--- Aim ---
Quote the records below word for word, please, from the very first line through the one that contains "Lengths are millimetres.", and nothing beyond it.

--- Listed entries ---

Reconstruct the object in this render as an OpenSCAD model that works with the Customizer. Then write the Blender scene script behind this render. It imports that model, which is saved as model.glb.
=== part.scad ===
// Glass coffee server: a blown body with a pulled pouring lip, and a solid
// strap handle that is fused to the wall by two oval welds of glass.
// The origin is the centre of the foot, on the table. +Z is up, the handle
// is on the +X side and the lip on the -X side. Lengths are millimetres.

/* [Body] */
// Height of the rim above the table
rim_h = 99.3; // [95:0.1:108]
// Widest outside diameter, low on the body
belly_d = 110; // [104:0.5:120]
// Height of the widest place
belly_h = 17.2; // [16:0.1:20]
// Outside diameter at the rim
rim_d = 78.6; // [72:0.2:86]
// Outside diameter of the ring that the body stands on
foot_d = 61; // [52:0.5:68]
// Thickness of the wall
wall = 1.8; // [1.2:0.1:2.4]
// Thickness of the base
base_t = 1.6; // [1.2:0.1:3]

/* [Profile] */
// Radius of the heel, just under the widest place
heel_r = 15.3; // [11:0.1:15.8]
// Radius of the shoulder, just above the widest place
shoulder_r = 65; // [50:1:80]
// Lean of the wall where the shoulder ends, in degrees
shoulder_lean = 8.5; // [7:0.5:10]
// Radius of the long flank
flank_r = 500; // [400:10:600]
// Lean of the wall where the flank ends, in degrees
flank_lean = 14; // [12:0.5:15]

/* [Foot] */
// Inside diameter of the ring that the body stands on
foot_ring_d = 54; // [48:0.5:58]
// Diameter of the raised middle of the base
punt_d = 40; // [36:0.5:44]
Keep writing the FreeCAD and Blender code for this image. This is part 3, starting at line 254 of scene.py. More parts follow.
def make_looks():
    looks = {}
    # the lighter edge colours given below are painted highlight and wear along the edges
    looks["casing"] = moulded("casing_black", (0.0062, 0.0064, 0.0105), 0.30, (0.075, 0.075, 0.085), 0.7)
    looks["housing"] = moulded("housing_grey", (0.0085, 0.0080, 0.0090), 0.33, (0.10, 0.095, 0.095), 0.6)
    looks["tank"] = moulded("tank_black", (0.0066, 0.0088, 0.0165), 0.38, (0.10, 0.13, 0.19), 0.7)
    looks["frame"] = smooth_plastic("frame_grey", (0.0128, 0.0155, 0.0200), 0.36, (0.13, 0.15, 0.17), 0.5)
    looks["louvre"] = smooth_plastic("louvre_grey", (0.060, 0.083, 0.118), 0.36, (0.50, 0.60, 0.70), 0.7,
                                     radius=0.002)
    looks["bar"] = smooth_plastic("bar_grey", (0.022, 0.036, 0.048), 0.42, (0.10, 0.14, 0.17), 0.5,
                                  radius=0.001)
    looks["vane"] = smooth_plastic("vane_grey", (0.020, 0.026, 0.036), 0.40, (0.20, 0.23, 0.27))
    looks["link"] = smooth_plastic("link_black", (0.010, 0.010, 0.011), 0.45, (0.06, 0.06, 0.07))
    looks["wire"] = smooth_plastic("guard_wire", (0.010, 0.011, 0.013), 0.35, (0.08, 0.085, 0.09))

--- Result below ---
Reconstruct the object in this render as an OpenSCAD model that works with the Customizer. Then write the Blender scene script behind this render. It imports that model, which is saved as model.glb.
=== part.scad ===
// Glass coffee server: a blown body with a pulled pouring lip, and a solid
// strap handle that is fused to the wall by two oval welds of glass.
// The origin is the centre of the foot, on the table. +Z is up, the handle
// is on the +X side and the lip on the -X side. Lengths are millimetres.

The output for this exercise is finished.